To limit both forms of parasitization, people usually incorporate their speaking body into the field of images and meanings. Two tracks thus open up spontaneously: debility and delusion. Debility means that one comes to believe in “the imaginary of the body and the imaginary of meaning” (Miller, p. 58). Delusion involves the belief that the Real is signifiable. Debility and delusion make us deaf to the parasitization by language.
Lacan illustrates this dynamic in his 24th seminar (meeting March 8) with the example of his grandson Luc. One day little Luc tells him that he is trying to use words that he does not understand. What's more, he believes that is precisely why he has a big head. Lacan points out that the boy, like him, actually does have a big skull, but that is not the crux of the story. The point is that little Luc links this particular image of his head to the proliferation of misunderstood words. It shows that he uses everyday delusion to limit the parasitic experience of language. It is a form of identification with which he responds to an intrusion.

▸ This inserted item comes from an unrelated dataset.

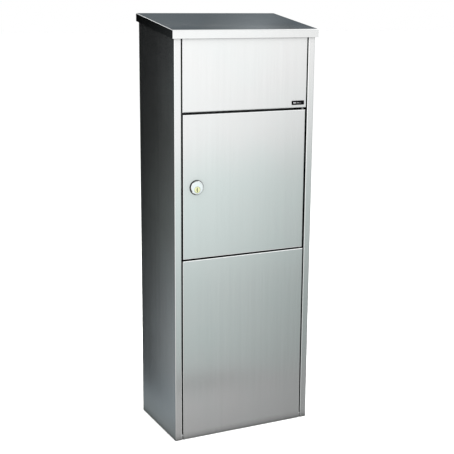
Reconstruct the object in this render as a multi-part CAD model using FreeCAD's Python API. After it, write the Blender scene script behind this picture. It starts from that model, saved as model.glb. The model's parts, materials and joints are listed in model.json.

The third track, next to debility and delusion to deal with parasitization through the flesh and lalangue, is through being duped by the Real. This can be done, among other things, by naming the meaningless jouissance that marks our life. I read Berlinde De Bruyckere's drawings as a kind of such naming or presenting a real jouissance. They make jouissance singularly present without it being completely particularisable in the field of meaning and language.